Tetapi tatkala kepandaian yang tampak pada diri seorang santri dalam hal bersilat lidah itu hanya dimotivasi oleh dominasi niatan mengalahkan lawan apalagi cuma untuk membusungkan dada, maka keunggulan tersebut menjadi perkara yang sama sekali tidak terpuji. Lebih-lebih apabila bakat berargumentasi itu dijadikan tameng dari setiap nasihat dan petuah, maka tentu status kesantriannya perlu dipertanyakan.

Predikat santri yang disandang kaum pesantren juga wajib diragukan, jika sikap yang menonjol dalam dirinya selalu memposisikan sebagai dewa suci tanpa cacat, sementara orang lain senantiasa dinilai lalai penuh kedurhakaan.

Pada bagian ini, seorang santri diharapkan bisa menjaga nurani dari segala macam penyakit batin, sehingga ia mampu tampil sebagai sosok yang rendah hati dan santun (al-tawadlu' wa al-khudlu') tanpa senoktah kesombongan yang melekat dalam sanubarinya, sekalipun kealimannya telah melangit. Di dalam rumus kesufian kalangan pesantren, santri ideal ialah seorang pribadi yang rela mengevaluasi diri sendiri sembari merasa enggan mengorek borok pihak lain. Di sinilah kenapa mayoritas pesantren pasti menyisipkan materi akhlak dan tasawuf sebagai bahan ajar dalam struktur kurikulum pendidikannya.

Lawan jenis terlarang, malah didekati.
Bukan mahram, justru diembati.

Tata tertib yang sudah kaprah diundangkan di lingkungan pesantren memuat, salah satunya, soal hubungan santri putra-putri. Batasan hubungan antar lawan jenis yang dimaksud meretas dari garis-garis hukum yang ditetapkan dalam syariat Islam. Hanya implementasi pelaksanaan teknis saja yang kadang-kadang berbeda antar pesantren sesuai kebijakan pengasuh atau kesepakatan semua elemen di dalam sebuah pesantren. Ada pesantren yang menerapkan sanksi dari pelanggaran tatib tersebut dengan berupa ta'zir, sanksi bertahap, skorsing, dan ada pula yang dengan keras melaksanakan pengusiran. Meskipun cara pelaksanaan hukuman atas pelanggaran etika pergaulan putra-putri bervariasi di masing-masing pesantren, tetapi secara substansial tujuan yang didamba sama, yakni ingin mentasbihkan nama baik santri, baik dari segi hukum syariat maupun dalam pandangan masyarakat, dengan sekuat mungkin melakukan upaya meminimalisir dekadensi moral.

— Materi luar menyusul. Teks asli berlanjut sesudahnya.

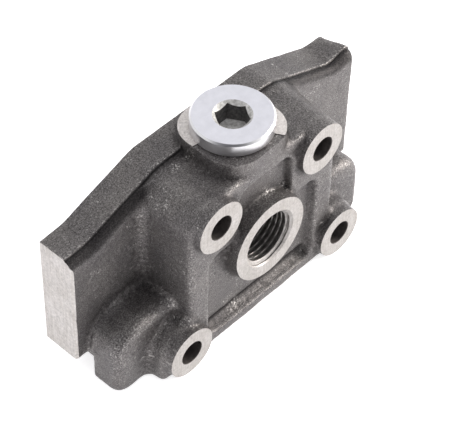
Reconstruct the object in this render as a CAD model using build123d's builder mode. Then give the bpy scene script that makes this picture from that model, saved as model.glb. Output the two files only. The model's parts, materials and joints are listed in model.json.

Menjadi fakta yang sangat ironis bagi dunia pesantren, apabila seorang santri telah lama berjibaku dengan materi-materi agama beserta setumpuk problemnya, lalu dilunturkan dengan sekadar mengumbar hawa nafsunya. Padahal kalau hanya untuk "mengangkangi" lawan jenis, jelas tidak perlu jauh-jauh dan bersusah-payah bersemedi di bilik-bilik pesantren dengan ongkos yang tidak murah.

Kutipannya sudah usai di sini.